Gutman, other than serving on the mayor’s panel to address the Brooklyn Queens Expressway, does not have any experience as a transportation planner but has been a donor in local political races for decades, donating $18,375 to de Blasio’s campaigns through the years according to campaign finance disclosures.

Gutman will take the reins from acting DOT commissioner Marget Forgione, a veteran of the department who will stay on as first deputy commissioner. When asked why Forgione was not elevated to lead the department, de Blasio said Forgione “did not desire” the role of commissioner. 

When asked why he appointed a non-transportation professional to run the department, the mayor defended Gutman’s record. 

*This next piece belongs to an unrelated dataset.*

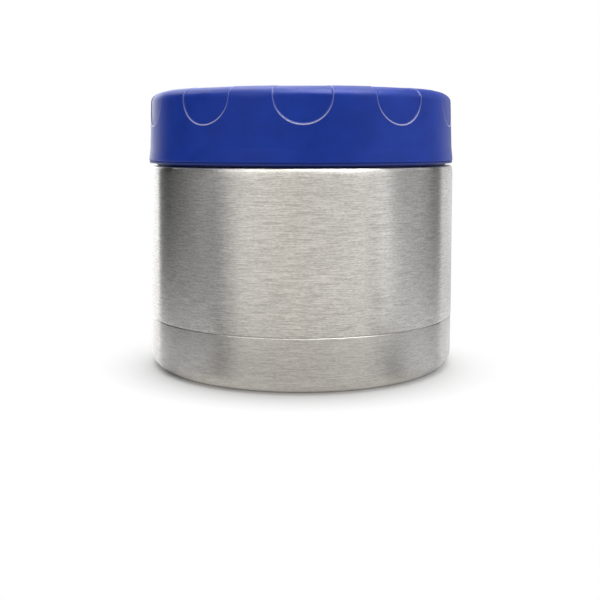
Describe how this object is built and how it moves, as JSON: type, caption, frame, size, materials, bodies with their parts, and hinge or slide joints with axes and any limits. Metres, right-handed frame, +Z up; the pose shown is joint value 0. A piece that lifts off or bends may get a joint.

“I’ve seen him deal with very thorny situations and really tough community dynamics and find common ground and move an agenda forward, but always with a sharp equity lens,” the mayor said. “When I have someone who I know, I trust, I’ve seen in action, that’s the kind of leader I can depend on to make things happen.” 

City transportation gurus called Gutman a strong choice to lead the department but said he must aggressively commit to expanding the city’s bike and bus lane networks. 

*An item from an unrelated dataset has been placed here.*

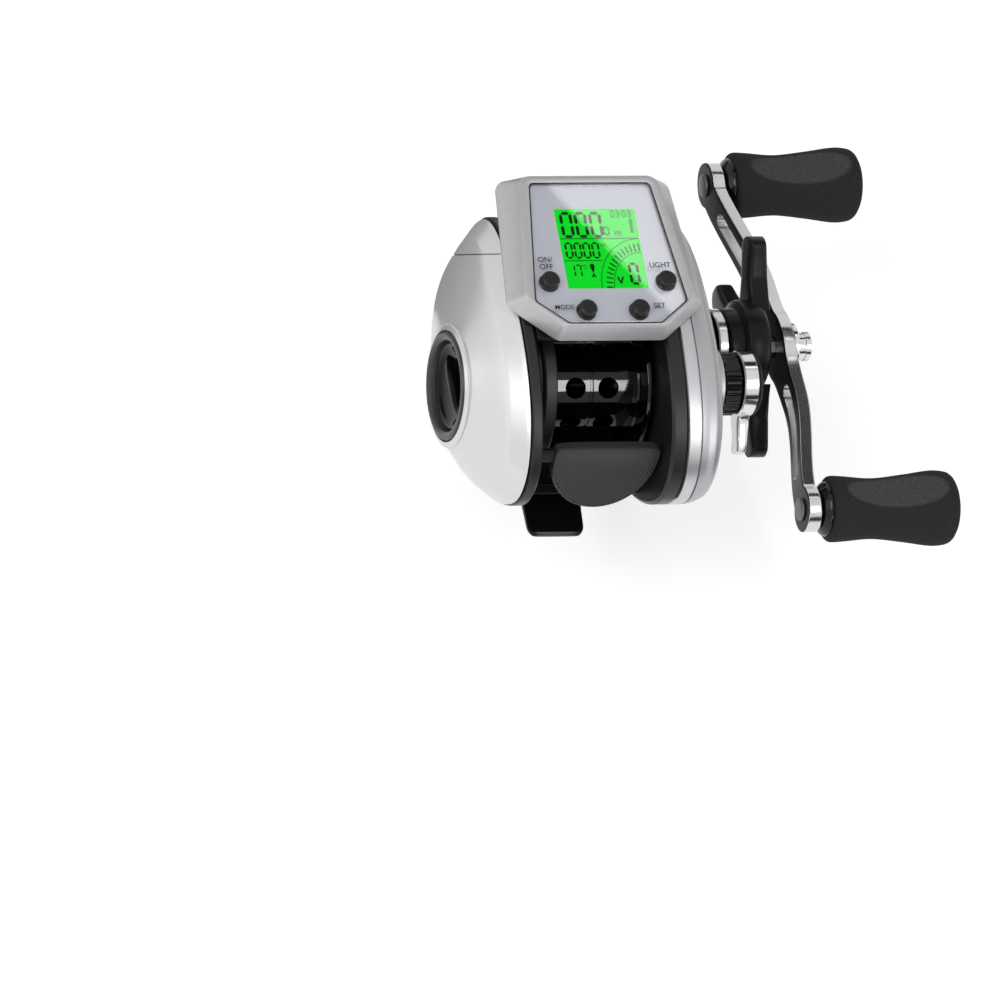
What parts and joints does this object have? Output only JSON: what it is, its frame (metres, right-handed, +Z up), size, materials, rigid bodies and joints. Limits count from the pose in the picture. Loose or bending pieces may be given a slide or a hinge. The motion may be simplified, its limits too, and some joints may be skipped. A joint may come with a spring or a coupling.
{
  "type": "digital baitcasting fishing reel",
  "caption": "Low-profile baitcasting reel with a counter display on top, drilled spool, level wind, star drag, clutch bar and double-grip crank handle.",
  "frame": {"origin": "middle of the foot's flat underside, straight below the spool's axis", "axes": "+X along the spool's axis to the handle, +Y to the rod tip, +Z up off the foot"},
  "size_m": [0.1192, 0.1142, 0.0678],
  "materials": {
    "pearl_silver": "pearl paint, satin",
    "display_grey": "painted moulding, satin",
    "black_anodised": "black anodised, bright cut edges",
    "black_moulding": "fine grain moulding",
    "gloss_black": "gloss",
    "foam": "closed cell foam",
    "polished_steel": "polished",
    "brass": "machined",
    "carbon": "woven friction disc",
    "window": "clear window with a silver back print",
    "screen_green": "lit green screen",
    "board_green": "circuit board",
    "ceramic": "glazed ring"
  },
  "bodies": {
    "reel_body": {"frame": "black_anodised", "reel_foot": "black_moulding", "front_hood": "pearl_silver", "palm_cover": "pearl_silver", "front_cap": "pearl_silver", "dial_bezel": "gloss_black", "brake_housing": "black_moulding", "magnet_ring": "polished_steel", "left_spool_bearing": "polished_steel", "right_spool_bearing": "polished_steel", "gear_cover": "pearl_silver", "one_way_bearing": "polished_steel", "guide_rod": "polished_steel", "display_housing": "display_grey", "display_window": "window", "lcd_screen": "screen_green", "circuit_board": "board_green", "coin_cell": "polished_steel", "display_pedestal": "pearl_silver"},
    "handle": {"drive_shaft": "polished_steel", "drive_gear": "brass", "lay_drive_gear": "black_moulding", "drag_washer": "carbon", "drag_plate": "polished_steel", "drag_collar": "black_anodised", "click_plate": "polished_steel", "crank_arm": "black_anodised", "handle_nut": "polished_steel", "front_knob_pin": "polished_steel", "rear_knob_pin": "polished_steel"},
    "spool_unit": {"spool": "gloss_black", "spool_shaft": "polished_steel", "pinion_gear": "brass"},
    "worm_unit": {"level_wind_worm": "polished_steel", "worm_gear": "black_moulding"},
    "star_wheel": {"star_drag": "black_anodised"},
    "front_knob": {"front_knob_collar": "gloss_black", "front_knob_grip": "foam"},
    "rear_knob": {"rear_knob_collar": "gloss_black", "rear_knob_grip": "foam"},
    "cast_control": {"tension_cap": "black_anodised", "cast_control_lever": "polished_steel", "tension_end_cap": "black_anodised"},
    "brake_control": {"brake_dial": "gloss_black"},
    "clutch_bar": {"thumb_bar": "black_moulding"},
    "guide_carriage": {"line_guide": "black_moulding", "line_guide_eye": "ceramic"},
    "power_key": {"power_button": "black_moulding"},
    "select_key": {"select_button": "black_moulding"},
    "set_key": {"set_button": "black_moulding"},
    "light_key": {"light_button": "black_moulding"}
  },
  "joints": [
    {"name": "handle_spin", "type": "hinge", "parent": "reel_body", "child": "handle", "pos_m": [0, 0.0145, 0.0201], "axis": [1, 0, 0], "continuous": true},
    {"name": "spool_spin", "type": "hinge", "parent": "reel_body", "child": "spool_unit", "pos_m": [0, 0, 0.029], "axis": [1, 0, 0], "continuous": true},
    {"name": "worm_spin", "type": "hinge", "parent": "reel_body", "child": "worm_unit", "pos_m": [0, 0.0275, 0.0201], "axis": [1, 0, 0], "continuous": true},
    {"name": "star_turn", "type": "hinge", "parent": "handle", "child": "star_wheel", "pos_m": [0, 0.0145, 0.0201], "axis": [1, 0, 0], "range_deg": [-180, 180]},
    {"name": "front_knob_spin", "type": "hinge", "parent": "handle", "child": "front_knob", "pos_m": [0, 0.06279, 0.01019], "axis": [1, 0, 0], "continuous": true},
    {"name": "rear_knob_spin", "type": "hinge", "parent": "handle", "child": "rear_knob", "pos_m": [0, -0.03379, 0.03001], "axis": [1, 0, 0], "continuous": true},
    {"name": "cast_control_turn", "type": "hinge", "parent": "reel_body", "child": "cast_control", "pos_m": [0, 0, 0.029], "axis": [1, 0, 0], "range_deg": [-180, 55]},
    {"name": "brake_dial_turn", "type": "hinge", "parent": "reel_body", "child": "brake_control", "pos_m": [0, 0, 0.029], "axis": [1, 0, 0], "range_deg": [0, 270]},
    {"name": "clutch_press", "type": "slide", "parent": "reel_body", "child": "clutch_bar", "axis": [0, -0.3518, -0.9361], "range_m": [0, 0.0035], "stiffness_N_per_m": 120, "springref_m": -0.003},
    {"name": "guide_travel", "type": "slide", "parent": "reel_body", "child": "guide_carriage", "axis": [1, 0, 0], "range_m": [-0.0083, 0.0083]},
    {"name": "power_press", "type": "slide", "parent": "reel_body", "child": "power_key", "axis": [0, 0, -1], "range_m": [0, 0.0005], "stiffness_N_per_m": 300, "springref_m": -0.0005},
    {"name": "select_press", "type": "slide", "parent": "reel_body", "child": "select_key", "axis": [0, 0, -1], "range_m": [0, 0.0005], "stiffness_N_per_m": 300, "springref_m": -0.0005},
    {"name": "set_press", "type": "slide", "parent": "reel_body", "child": "set_key", "axis": [0, 0, -1], "range_m": [0, 0.0005], "stiffness_N_per_m": 300, "springref_m": -0.0005},
    {"name": "light_press", "type": "slide", "parent": "reel_body", "child": "light_key", "axis": [0, 0, -1], "range_m": [0, 0.0005], "stiffness_N_per_m": 300, "springref_m": -0.0005}
  ],
  "couplings": [
    {"joint": "spool_spin", "follows": "handle_spin", "ratio": -5.1667},
    {"joint": "worm_spin", "follows": "handle_spin", "ratio": -1}
  ]
}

“The next DOT Commissioner must embrace, without reservation, that people and public transit are more important than cars and parking,” said Transportation Alternatives Executive Director Danny Harris. “This means building more protected bike lanes, dedicated bus lanes, and open space for community use.”

The de Blasio administration is scrambling to cement the mayor’s vision zero legacy during his last year in office. The mayor’s goal of bringing traffic deaths down to zero has stalled in recent years as road deaths have climbed, with 243 people killed on New York City streets in 2020, marking the deadliest year since the mayor announced his signature street safety plan in 2014. 

Street safety advocates expressed hope that Gutman would be able to bring the program back on track. 

“Commissioner Gutman is an experienced leader who can get Vision Zero back on track,” said Amy Cohen, co-founder of Families for Safe Streets. “This must include restoring funding for the program, along with funding for the Dangerous Vehicle Abatement Program and the Streets Master Plan.”